Sull'incontro di lunedì 17 dicembre
con Daniele Novara e il suo libro “La grammatica dei conflitti. L’arte
maieutica di trasformare le contrarietà in risorse” edito da Sonda.
È quasi un gioco di ruolo. Una
specie di risiko con tanto di armate e una strategia opportuna, tattiche mirate
alla conquista di spazi vitali. Una relazione implica sempre una
configurazione, una cornice territoriale, uno spazio nel quale esercitare
alcune doti peculiari che mirano alla conquista, alla supremazia, alla
vittoria. Le relazioni, private e pubbliche, politiche o meno mettono in gioco
questi elementi e limiti. Nelle relazioni private come in politica “ si scende
in campo “ con le proprie armate dialettiche allo scopo di procurarsi dei
vantaggi, di prendersi un pezzetto di territorio in più, di affermare il
proprio punto di vista. C'è sempre un'idea esplorativa che accompagna certi
esperimenti politici come comprimere, ad esempio, una o più persone o
moltitudini intere in spazi ristretti e vedere come si comportano. Se
sopportano le angustie dell'angolo nel quale sono costrette, se manifestano
nervosismo, rabbia o angoscia, o se si comportano come un gas compresso che
superato la soglia di compressione per
raggiungimento della temperatura critica, esplode. Nelle relazioni politiche
questo accade sempre, e quelle private si stanno politicizzando sempre di più,
non come negli anni settanta ma come nell'anno 2012, nel senso che il politico
diventa parametro di esclusione dell'altro in un gioco al massacro dove tutti
sono perdenti e solo la violenza resta in campo seduta su macerie fumanti con
un ghigno di vittoria. Il giocatore di risiko a questo punto si pone una
domanda.
Quanti sono i conflitti che siamo
in grado di gestire?
Mi viene da dire: neanche uno,
estremizzando un po'. Ma se è vero, ed è vero in massima parte, che si prediligono le scorciatoie alle analisi,
allora è la violenza e non la gestione delle criticità ad avere la meglio.

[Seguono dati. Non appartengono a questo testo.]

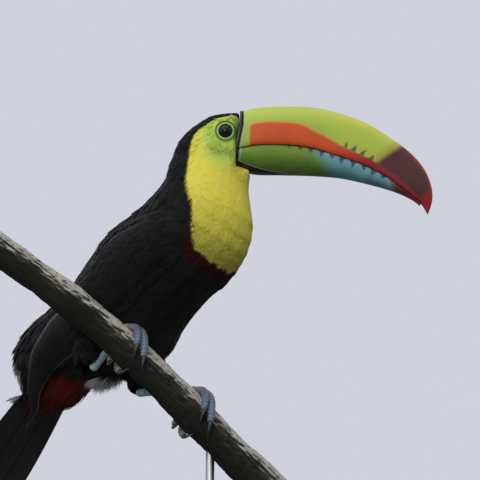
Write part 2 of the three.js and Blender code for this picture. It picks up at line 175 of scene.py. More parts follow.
def make_object(
    name: str, points: Array, faces: Sequence, marks: dict[str, Array] | None = None, outward: bool = True
) -> Piece:
    """Makes a smooth-shaded mesh object.

    Args:
        name: The object's name.
        points: Vertices in millimetres.
        faces: Vertex numbers of each face.
        marks: Values or vectors for each vertex, stored under their names.
        outward: Whether to turn the faces outwards.

    Returns:
        The object, linked to the scene.
    """
    mesh = bpy.data.meshes.new(name)
    mesh.from_pydata((np.asarray(points) * MM).tolist(), [], [tuple(face) for face in faces])
    for key, values in (marks or {}).items():
        store(mesh, key, values)
    if outward:
        shell = bmesh.new()
        shell.from_mesh(mesh)
        bmesh.ops.recalc_face_normals(shell, faces=shell.faces)
        shell.to_mesh(mesh)
        shell.free()
    mesh.shade_smooth()
    return add_object(name, mesh)


def store(mesh: Mesh, key: str, values: Array) -> None:
    """Stores a value or a vector on each vertex of a mesh under a name."""
    values = np.asarray(values, float)
    kind, slot = ("FLOAT_VECTOR", "vector") if values.ndim == 2 else ("FLOAT", "value")
    layer = mesh.attributes.new(key, kind, "POINT")
    layer.data.foreach_set(slot, values.ravel())


def vertices(mesh: Mesh) -> Array:
    """The mesh's vertices in millimetres."""
    flat = np.empty(len(mesh.vertices) * 3)
    mesh.vertices.foreach_get("co", flat)
    return flat.reshape(-1, 3) / MM


def normals(mesh: Mesh) -> Array:
    """The mesh's vertex normals."""
    flat = np.empty(len(mesh.vertices) * 3, dtype=np.float32)
    mesh.vertex_normals.foreach_get("vector", flat)
    return flat.reshape(-1, 3).astype(float)


def settle(source: Piece, name: str) -> Piece:
    """Turns an object with its modifiers into a plain mesh object of a new name."""
    graph = bpy.context.evaluated_depsgraph_get()
    evaluated = source.evaluated_get(graph)
    mesh = bpy.data.meshes.new_from_object(evaluated, preserve_all_data_layers=True, depsgraph=graph)
    bpy.data.objects.remove(source)
    mesh.name = name
    return add_object(name, mesh)


def run_tree(source: Piece, tree: bpy.types.NodeTree, values: dict[str, object], name: str) -> Piece:
    """Runs a Geometry Nodes tree with values for its named inputs on an object, which it replaces.

    Returns:
        The result as a plain mesh object.
    """
    modifier = source.modifiers.new("Tree", "NODES")
    modifier.node_group = tree
    for item in tree.interface.items_tree:
        if item.in_out == "INPUT" and item.name in values:
            modifier[item.identifier] = values[item.name]
    return settle(source, name)


def finish_piece(
    piece: Piece, slot: str, material: bpy.types.Material | None = None, replaced: Sequence[str] = ()
) -> None:
    """Dresses a finished piece and ties it to the frame.

    Args:
        piece: The piece, with its place in its mesh.
        slot: Name of a material slot; not used.
        material: Its material, if the mesh doesn't carry it yet.
        replaced: Nodes of the frame that it stands for.
    """
    if material is not None:
        piece.data.materials.clear()
        piece.data.materials.append(material)
    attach(piece, BODY_NAME)
    if replaced:
        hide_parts(*replaced)
    log.info("%s: %d faces", piece.name, len(piece.data.polygons))


# --- nodes as Python expressions


def operator(operation: str, turned: bool = False) -> Callable:
    """An operator that adds a Math node, with its sides the other way round if turned."""

    def work(self: "Wire", other: "Wire | float") -> "Wire":
        """Joins the two sides."""
        sides = (other, self) if turned else (self, other)
        return self.bench.math(operation, *sides)

    return work


def arrow_operator(operation: str) -> Callable:
    """An operator that adds a Vector Math node; one number counts all three ways."""

    def work(self: "Arrow", other: "Arrow | Sequence[float] | float") -> "Arrow":
        """Joins the two sides."""
        return self.bench.vector(operation, self, (other,) * 3 if isinstance(other, (int, float)) else other)

    return work


class Wire:
    """A node's output that Python's operators work on."""

    def __init__(self, bench: "Bench", socket: bpy.types.NodeSocket) -> None:
        """Wraps a socket of a bench's tree."""
        self.bench = bench
        self.socket = socket

    __add__ = __radd__ = operator("ADD")
    __sub__ = operator("SUBTRACT")
    __rsub__ = operator("SUBTRACT", turned=True)
    __mul__ = __rmul__ = operator("MULTIPLY")
    __truediv__ = operator("DIVIDE")
    __pow__ = operator("POWER")

    def step(self, low: float, high: float) -> "Wire":
        """A soft step from 0 at low to 1 at high; it falls if low is above high."""
        falls = low > high
        ends = {"From Min": min(low, high), "From Max": max(low, high)}
        ends |= {"To Min": 1.0 if falls else 0.0, "To Max": 0.0 if falls else 1.0}
        made = self.bench.node("ShaderNodeMapRange", {"Value": self, **ends}, interpolation_type="SMOOTHSTEP")
        return Wire(self.bench, made.outputs[0])

    def wave(self) -> "Wire":
        """The sine of the value."""
        return self.bench.math("SINE", self)

    def size(self) -> "Wire":
        """The value without its sign."""
        return self.bench.math("ABSOLUTE", self)


class Arrow(Wire):
    """A vector output: the operators add, subtract and scale it."""

    __add__ = arrow_operator("ADD")
    __sub__ = arrow_operator("SUBTRACT")
    __mul__ = arrow_operator("MULTIPLY")

    def part(self, axis: int) -> Wire:
        """One of the vector's three numbers."""
        return Wire(self.bench, self.bench.node("ShaderNodeSeparateXYZ", {0: self}).outputs[axis])

    def length(self) -> Wire:
        """The vector's length."""
        made = self.bench.node("ShaderNodeVectorMath", {0: self}, operation="LENGTH")
        return Wire(self.bench, made.outputs["Value"])


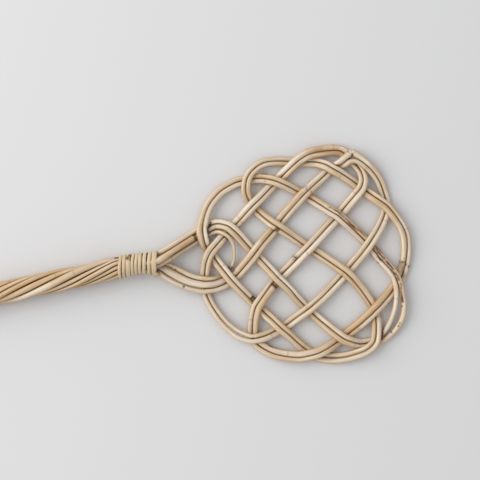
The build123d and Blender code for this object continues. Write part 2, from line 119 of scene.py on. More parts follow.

Ancora una volta è la mitologia a indicarci uno spunto riflessivo. Attaverso lo
strumento ottico del mito evidenziamo quello che sapevamo ma non conoscevamo, e
cioè che il conflitto è ineliminabile, che amore e guerra convivono da separati
in casa in un corpo, che ha dei genitori Venere e Marte, e questo corpo si
chiama Armònia, ma che è la violenza a imporci i suoi guasti. Tra conflitto e
violenza c'è una guerra di mezzo. Volendo semplificare: da una parte ci sono i
libri e la cultura dell'inclusione dove tutto rientra nella sfera del parlare e
della soluzione tramite la parola, e dall'altra ci sono le armi che sono
l'amplificazione del mutismo dei sentimenti e protesi necessaria alla
violenza. Per questo è utile un libro di
“ lettura “che inquadra i problemi relazionali offrendo la possibilità di
uscire dal cul de sac della violenza.
È questa un'offerta coraggiosa e,
come grammatica del sentire l'altro, appare di questi tempi rivoluzionaria
anche se ripresa da contingenze pregresse. Si lotta contro il pregiudizio per
arrivare alla formulazione di un giudizio equilibrato, non ideologico,e anche
se l'orgoglio spesso impedisce di ri-trovare una composizione armonica tra le
persone, la possibilità che il tempo ricomponga i malintesi sono forti, e
un'offesa, comunque perde forza fuori dal contesto temporale che l'ha prodotta.
È inclusa in questo libro, una grammatica del sentire corretta da un'arte
antica, quella dell'ascolto che porta a un'impostazione organizzativa delle
relazioni umane che non nasconde le due prerogative più importanti per le
relazioni umane, vale a dire: la comprensione dei problemi altrui e il buon
senso nel gestirli. Questo, a me pare, suggerisca la buona via della
trasformazione di sé attraverso gli errori e gli orrori della nostra vita.